Workers' Compensation

The adjuster is here to help me, right?

Absolutely not. The adjuster has only one job: to make her company profitable. The way she does that is by limiting how much she spends on your case. This doesn’t mean she’s going to be hateful and evil to you. That rarely works – although they do it sometimes. Rather, she’ll likely be pleasant but doesn’t follow through with things that cost her company money. Things like mileage reimbursements prompt scheduling of medical appointments, and ensuring that you’re weekly checks included credits for overtime, bonuses, and per diems.

What about the adjuster hiring a rehabilitation nurse? Our impression is that this is a calculated maneuver on her part. Yes, the nurse costs money. But if the nurse is effective the doctor may order less treatment and return you to work sooner than he ordinarily would. All of that saves the adjuster money.

Keep in mind that your adjuster is probably under pressure from her supervisors to close out files as quickly as practicable. She’s also probably getting an earful from a lot of injured workers. If she’s been around any length of time she may well be feeling a little burnt out or jaded as to the complaints of workers’ compensation claimants.

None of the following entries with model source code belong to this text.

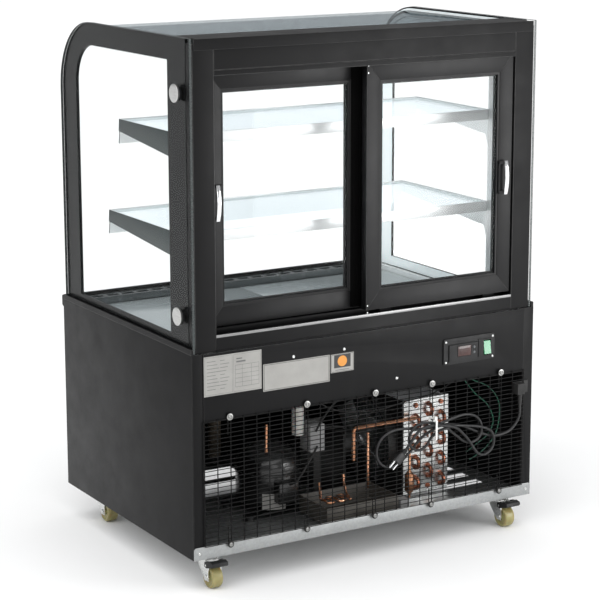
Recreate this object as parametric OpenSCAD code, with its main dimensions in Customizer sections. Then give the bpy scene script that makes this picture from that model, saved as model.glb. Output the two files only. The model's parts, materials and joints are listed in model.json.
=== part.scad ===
// Refrigerated bakery display case with a curved glass front and sliding rear doors.
// Millimetres, +Z up, the floor at z = 0, the customer at -Y and the server at +Y.
// Left and right are as the server sees them, so left is +X.

/* [Case] */
// Width over the steel side panels
case_w = 910; // [880:1:940]
// Depth of the steel base, without its front bead
case_d = 655; // [640:1:670]
// Underside of the base above the floor
base_z0 = 76; // [74:1:80]
// Top of the steel base
base_z1 = 536; // [526:1:546]
// Top of the side glass
case_z1 = 1207; // [1190:1:1220]
// Thickness of the steel sheet
sheet = 2; // [1.5:0.5:3]
// Height of the bead that holds the glass on the base
bead_h = 12; // [8:1:16]

/* [Glass] */
// Outer radius of the side glass at the top of the front
arc_r = 160; // [120:5:200]
// Thickness of an outer pane
pane_t = 6; // [4:0.5:8]
// How far the curved front pane sits inside the edge of the side glass
front_inset = 9; // [6:1:12]
// Width of the black edging at the front of the side glass
edging_front = 76; // [60:1:90]
// Width of the black edging at the rear of the side glass
edging_rear = 112; // [90:1:120]
// Height of the black edging at the top of the side glass
edging_top = 52; // [40:1:60]
// Height of the black edging at the bottom of the side glass
edging_bottom = 13; // [10:1:20]

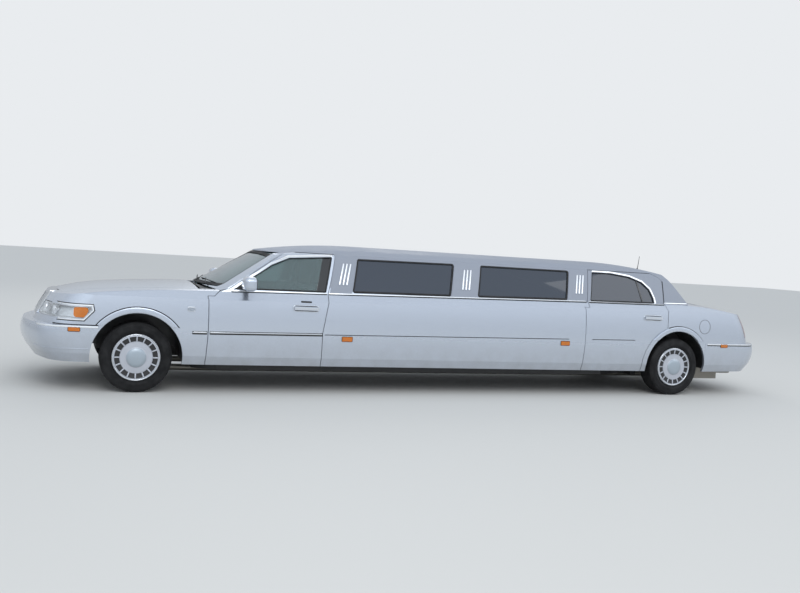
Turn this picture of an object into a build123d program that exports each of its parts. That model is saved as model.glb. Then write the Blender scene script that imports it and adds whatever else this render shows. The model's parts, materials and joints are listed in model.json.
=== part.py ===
# Stretch limousine: a four-door saloon lengthened behind its front doors, on a ladder frame.
# Millimetres. +Z is up, the nose points to -X and the left side is -Y.
# Stations along the car (x) are measured rearward from the front axle. The finished pieces are
# moved at the end, so that the origin lies on the ground at the middle of the overall size.
import os
from functools import lru_cache
from math import asin, atan, cos, degrees, hypot, radians, sin, sqrt, tan

from build123d import *

# Driving dimensions of the whole car
wheelbase = 6038.0
front_overhang = 1040.0
rear_overhang = 1435.0
half_width = 993.0  # at the side moulding
axle_height = 330.0
tyre_radius = 330.0
tyre_width = 225.0
front_track = 1610.0
rear_track = 1664.0
roof_height = 1487.0
roof_rear_r = 4400.0
aerial_top_z = 1596.0

# Body heights
sill_z = 278.0
tuck_z = 360.0  # crease above the sill
waist_z = 615.0  # side moulding and bumper tops
belt_rise = 0.0133  # the window line climbs this much per unit of length
ridge_z = 1018.0  # middle of the body's top at the front axle, before the bonnet drops
belt_drop = 50.0  # the window line lies this far below the ridge
seam_z = 1398.0  # joint between the roof and the sides

# Stations along the car
bonnet_rear_x = 556.0
front_door_x = 644.0
front_door_end_x = 1770.0
rear_door_x = 4790.0
rear_door_end_x = wheelbase - 155.0
boot_front_x = wheelbase + 452.0
flank_front_x = 760.0  # the flanks are straight in plan between these two
flank_rear_x = wheelbase - 260.0

# Walls and gaps
skin = 28.0  # wings, bonnet, boot lid and bumpers
house_wall = 42.0
door_inner = 895.0
side_inner = 889.3
gap = 6.0  # around moving panels
seam = 0.3  # between fixed pieces
shelf = 110.0  # width of the bumper tops

# Doors: axis station, |y| of the axis, radius of the leading edge about it
hinge_y = 955.0
front_hinge_x = front_door_x + 46.0
rear_hinge_x = rear_door_x + 46.0
edge_r = 60.0
hinge_heights = (450.0, 820.0)
pillar_top = 846.0

# Wheel arches
arch_r = 415.0
arch_z = 335.0

# Floor and frame
floor_z = 300.0
floor_t = 24.0
raised_z = 600.0  # floor over the rear axle
boot_floor_z = 505.0
firewall_x = 640.0
radiator_x = -680.0
frame_front_x = -900.0
frame_rear_x = wheelbase + 1290.0
floor_step_x = wheelbase - 398.0
boot_x = wheelbase + 420.0
bulkhead_x = wheelbase + 112.0
apron_y = 500.0
tub_y = 640.0
front_rail_y = 400.0  # middle of the rail, beside the engine
cabin_rail_y = 620.0
rear_rail_y = 480.0
rail_width = 80.0
shaft_z = 340.0

# Wheels, hubs and steering
rim_r = 203.0
cover_r = 220.0
rim_half = 92.0
cover_slots = 16
spindle_r = 29.7
bore_r = 30.0
kingpin_y = 705.0
column_foot = (firewall_x + 2, -390.0, 640.0)
column_head = (1120.0, -390.0, 900.0)
grip_r = 185.0


def belt_z(x):
    """Height of the window line at a station."""
    return ridge_z + belt_rise * x - belt_drop


def block(x0, x1, y0, y1, z0, z1):
    return Pos((x0 + x1) / 2, (y0 + y1) / 2, (z0 + z1) / 2) * Box(x1 - x0, y1 - y0, z1 - z0)


def side_prism(points, y0=-1300.0, y1=1300.0, radius=0.0):
    """Solid whose side view is the closed outline of (x, z) points."""
    face = make_face(Polyline(*points, close=True))
    if radius:
        face = fillet(face.vertices(), radius)
    return Pos(0, y1, 0) * extrude(Plane.XZ * face, amount=y1 - y0)


def front_prism(points, x0, x1, radius=0.0):
    """Solid whose front view is the closed outline of (y, z) points."""
    face = make_face(Polyline(*points, close=True))
    if radius:
        face = fillet(face.vertices(), radius)
    return Pos(x0, 0, 0) * extrude(Plane.YZ * face, amount=x1 - x0)


def plan_prism(points, z0, z1, radius=0.0):
    face = make_face(Polyline(*points, close=True))
    if radius:
        face = fillet(face.vertices(), radius)
    return Pos(0, 0, z0) * extrude(face, amount=z1 - z0)


def rod(x, y, z, r, length, axis="y"):
    """Cylinder centred on a point, along one axis."""
    turn = {"x": Rot(0, 90, 0), "y": Rot(90, 0, 0), "z": Rot(0, 0, 0)}[axis]
    return Pos(x, y, z) * turn * Cylinder(r, length)


def joined(shapes):
    """Union of a list of solids."""
    return shapes[0] + list(shapes[1:])


def both(piece):
    """The left piece and its mirror image as separate solids."""
    return [*piece.solids(), *mirror(piece, about=Plane.XZ).solids()]


# Plan outlines of the body, one at each height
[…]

The other thing to understand is that your adjuster is a professional. She knows the ins and outs of workers’ compensation. She undergoes rigorous annual training and periodic updates on the law. She is a professional. You are probably very very good at what you do (or did). But you aren’t a workers’ compensation professional. Putting it bluntly: you’re no match for her. You won’t even necessarily know where’s she’s cutting you short if she does. And this is without her even turning to a defense attorney to assist.

The bottom line is that workers’ compensation is one of those areas where you can be underwater without even knowing you are. That’s how complex the law is. It is never ever a mistake to call a lawyer. You may not need to hire one. But you do need to speak with one.